- Directed by: Beatriz Seigner
- Written by: Beatriz Seigner
- Starring: Paula Braun Nataly Cabanas Mohana Krishna Lorena Lobato Nithin Nair Parmeshwaran
- Cinematography: Beatriz Seigner
- Edited by: Renata Maria
- Music by: Lorena Lobato R. Raghavendra
- Production companies: Cinepro Miríade Filmes Rattapallax
- Distributed by: Espaço Filmes
- Release dates: 30 September 2010 (Rio International Film Festival); 29 April 2011;
- Running time: 83 minutes
- Countries: Brazil India
- Languages: Portuguese English
- Budget: $20,000

= Bollywood Dream =

2010 film directed by Beatriz Seigner

Bollywood Dream (Portuguese: Bollywood Dream - O Sonho Bollywoodiano) is a 2010 Brazilian–Indian adventure-comedy film written and directed by Beatriz Seigner.
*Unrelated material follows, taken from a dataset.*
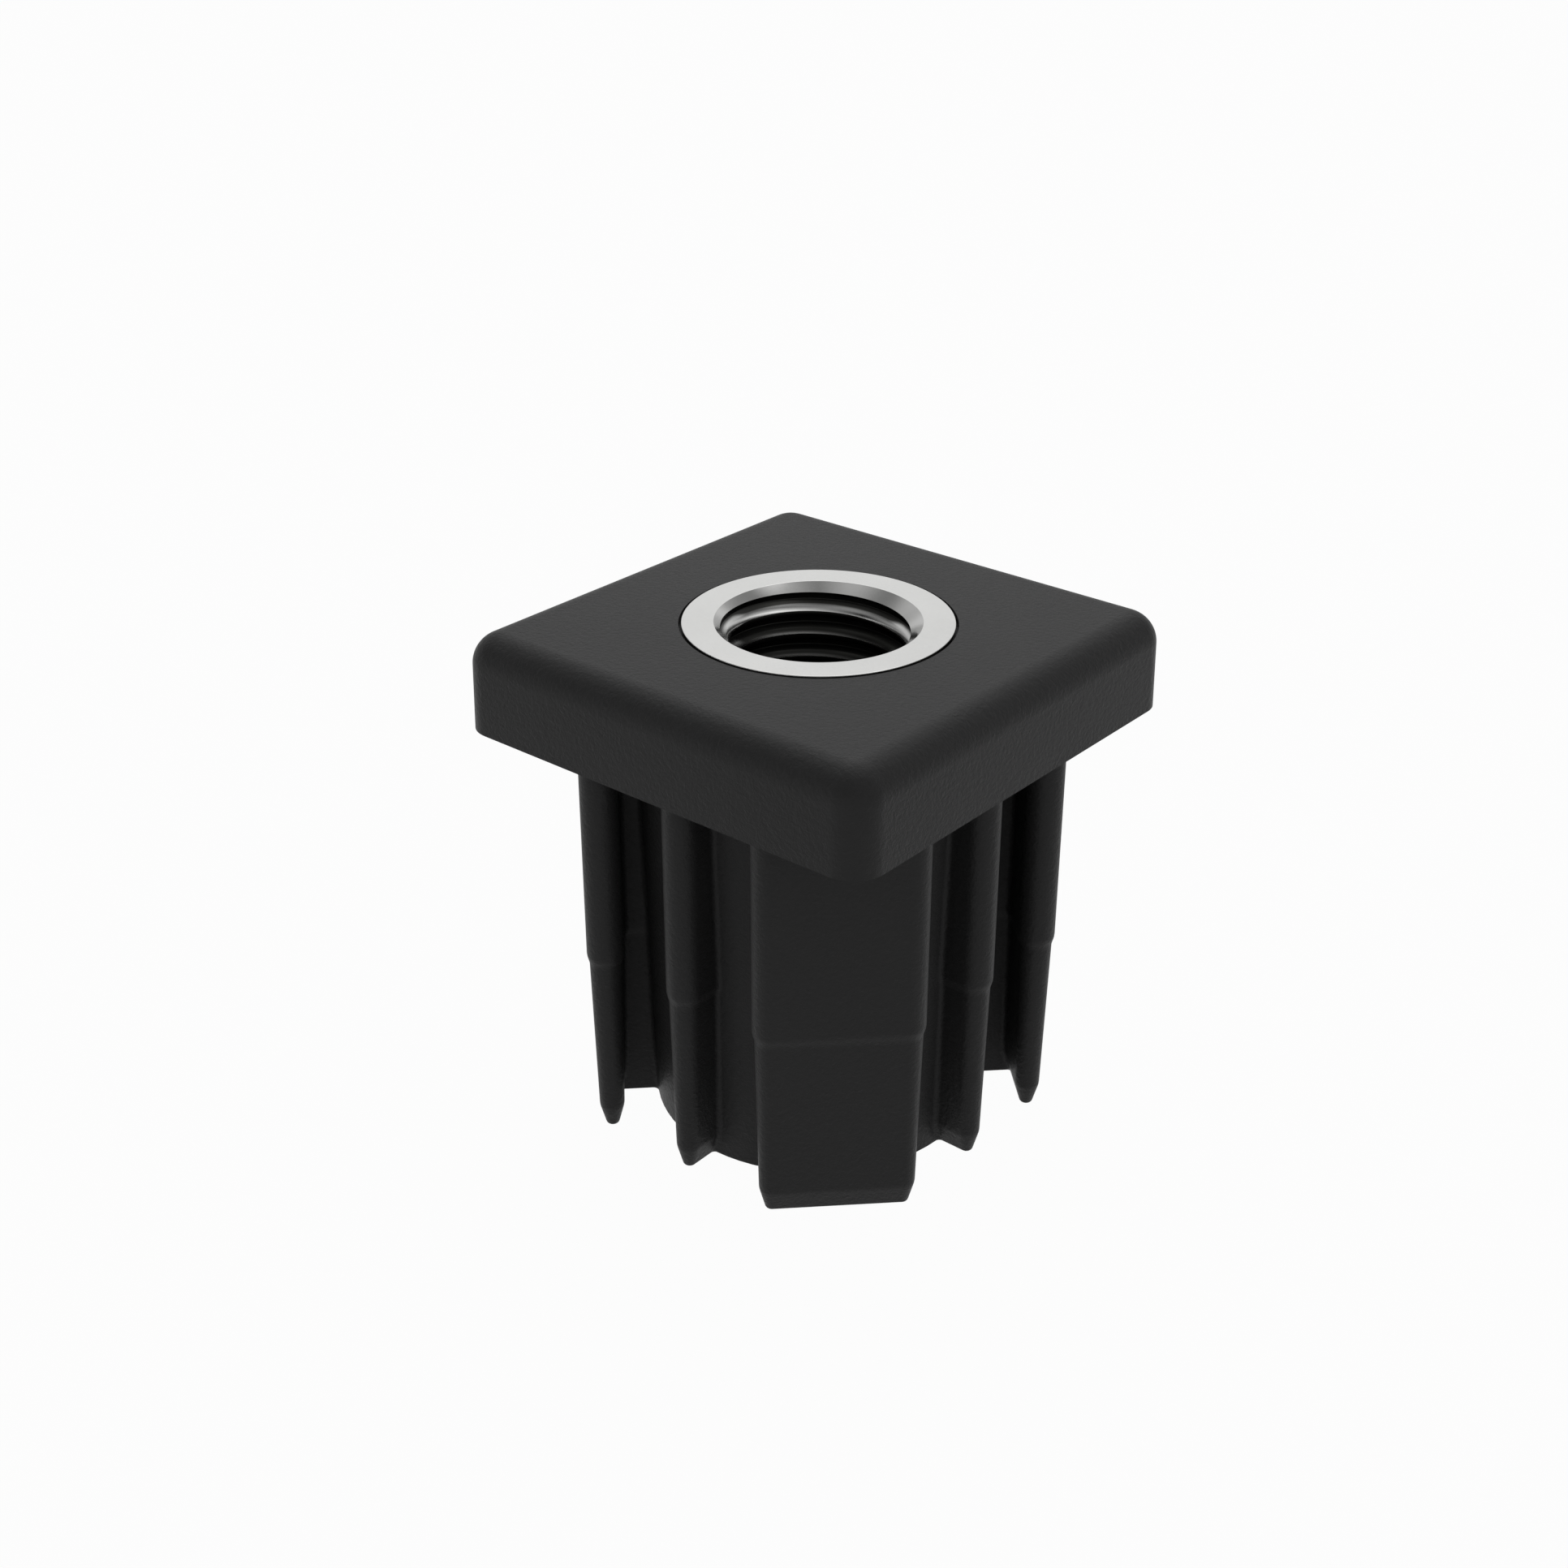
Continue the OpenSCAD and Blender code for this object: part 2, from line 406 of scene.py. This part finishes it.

It is the first co-production between Brazil and India, and the film debut of Beatriz Seigner as director.

The film follows the story of three Brazilian actresses who decide to try their luck in Bollywood, India's film industry, but once entered into the heart of Indian culture and mythology, their dreams are modified by the contrast between East and West.